With Donald Fehr leading the way, the NHLPA is taking a more aggressive approach in dealings with the league

Unreasonably. That's the word that stuck out in the NHL's shocking announcement Friday night, and that's the word that portends trouble between the league and the NHL Players' Association ahead of their first labor negotiation since 2004-05 – which, you know, nuked an entire season.

The NHL announced that it is delaying the implementation of its plan to realign into four conferences and balance the schedule. Why? Because, said deputy commissioner Bill Daly in a statement, the NHLPA has "unreasonably refused to approve" the plan. That's why.

"We believe the union acted unreasonably in violation of the league's rights," Daly said later in the statement, using the word a second time. "We intend to evaluate all of our available legal options and to pursue adequate remedies, as appropriate."

This is not really about realignment. This is about power, procedure and posturing, and this was the first shot of the larger war – a war fans can only hope won't include yet another nuclear winter without hockey.

Rewind to the NHL board of governors meeting Dec. 5. After the clubs voted to approve the realignment plan – masterminded by commissioner Gary Bettman himself, by the way – union consent seemed like a formality. It was portrayed, frankly, as almost insignificant.

Realignment, Daly said Dec. 6, is "something traditionally we've never discussed with the union. But this would be along the lines of a rule change that could be interpreted as a change of the terms and conditions of employment, and for that, we need to go to the players' association. They need to consent or not, but they can't withhold their consent unreasonably."

In other words, the owners have always held the power on issues like this. The players have rights under the collective bargaining agreement, but because the CBA spells out that they can't withhold their consent unreasonably, those rights amount to a little input and a rubber stamp.

Daly didn't seem concerned.

"We want to do this cooperatively with the players' association," he said then. "I don't anticipate there's going to be any issues."

He said he hoped the matter would be settled "in the next couple weeks."

Well, it wasn't settled at all, and now we face the prospect of elite lawyers arguing about, essentially, who is being more unreasonable. You can see where this is heading, and it's nowhere good from the fans' perspective, not when those lawyers are going to be negotiating, among other things, how to split the revenues of a $3 billion business. The players receive 57 percent right now; the owners are going to want that around 50.

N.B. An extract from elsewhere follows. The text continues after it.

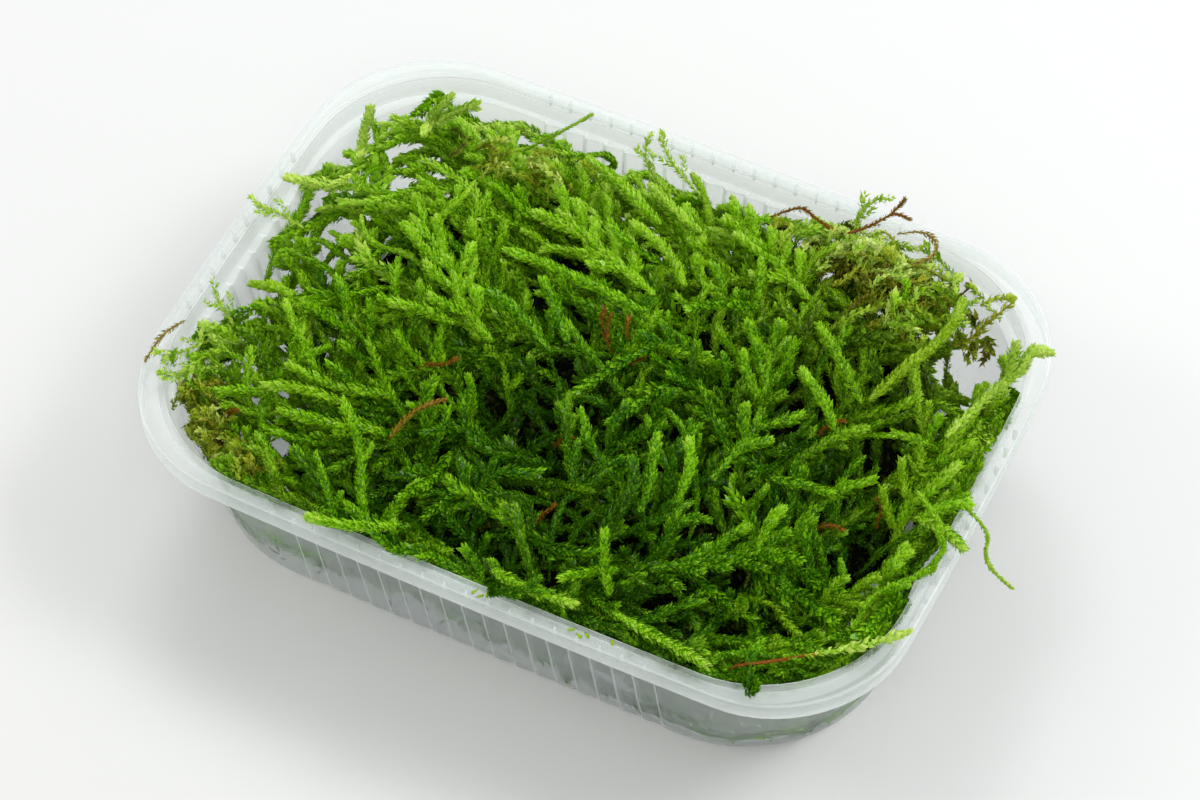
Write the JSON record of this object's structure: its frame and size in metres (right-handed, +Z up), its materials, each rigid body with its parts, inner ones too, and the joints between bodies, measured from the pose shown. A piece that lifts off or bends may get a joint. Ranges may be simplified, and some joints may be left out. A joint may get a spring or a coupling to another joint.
{
  "type": "moss clump in a tub",
  "caption": "Packed clump of feather moss with loose shoots and old stems, held in a shallow rounded plastic tub with pleated walls and a wide rim.",
  "frame": {"origin": "middle of the tub's underside, on the surface the tub stands on", "axes": "+X along the tub's long side, +Z up out of the moss"},
  "size_m": [0.1895, 0.13, 0.0541],
  "materials": {
    "clear_plastic": "milky see-through moulded plastic, satin",
    "moss_green": "dense damp leafy moss",
    "moss_tips": "bright damp leafy shoot",
    "old_stem": "bare damp stem"
  },
  "bodies": {
    "root": {"tub": "clear_plastic", "moss_bed": "moss_green", "frond_back_left": "moss_tips", "frond_back_long": "moss_tips", "frond_back_right": "moss_tips", "frond_back_tips": "moss_tips", "frond_left_lower": "moss_tips", "frond_left_upper": "moss_tips", "frond_low_right": "moss_tips", "frond_mid_left": "moss_tips", "frond_right_back": "moss_tips", "frond_right_centre": "moss_tips", "frond_right_low": "moss_tips", "frond_right_rim": "moss_tips", "shoot_back_left": "moss_tips", "shoot_centre_bar": "moss_tips", "shoot_centre_cross": "moss_tips", "shoot_centre_low": "moss_tips", "shoot_front_corner": "moss_tips", "shoot_front_left": "moss_tips", "shoot_front_mid": "moss_tips", "shoot_front_rim": "moss_tips", "shoot_front_upright": "moss_tips", "shoot_left_rim": "moss_tips", "shoot_low_left": "moss_tips", "shoot_right_inner": "moss_tips", "shoot_right_rim": "moss_tips", "sprig_back_right": "moss_tips", "sprig_left_rim": "moss_tips", "sprig_left_tip": "moss_tips", "stem_back_right": "old_stem", "stem_centre_brown": "old_stem", "stem_front_corner": "old_stem", "stem_left_golden": "old_stem", "stem_right_pointed": "old_stem", "strand_back_dark": "moss_tips", "strand_back_loop": "moss_tips", "strand_back_pair_a": "moss_tips", "strand_back_pair_b": "moss_tips", "strand_left_lower": "moss_tips", "strand_left_upper": "moss_tips", "strand_right_hanging": "moss_tips"}
  },
  "joints": []
}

How are they going to agree on a new CBA when they can't agree on how to do things under the current CBA?

Two things to remember:

One, the 2004-05 lockout crushed the NHLPA. The players accepted a salary cap for the first time, most notably, and their union descended into dysfunction afterward. The victorious owners were able to do what they wanted on issues large and small almost uncontested, at least with little resistance.

Two, the NHLPA hired Donald Fehr last year. Fehr, the longtime leader of the Major League Baseball Players Association, took the job mainly because he relished the challenge of rebuilding the organization. He went back to the very basics – teaching the players how a union is supposed to work. He had to do that before he could teach them how to stand up for themselves.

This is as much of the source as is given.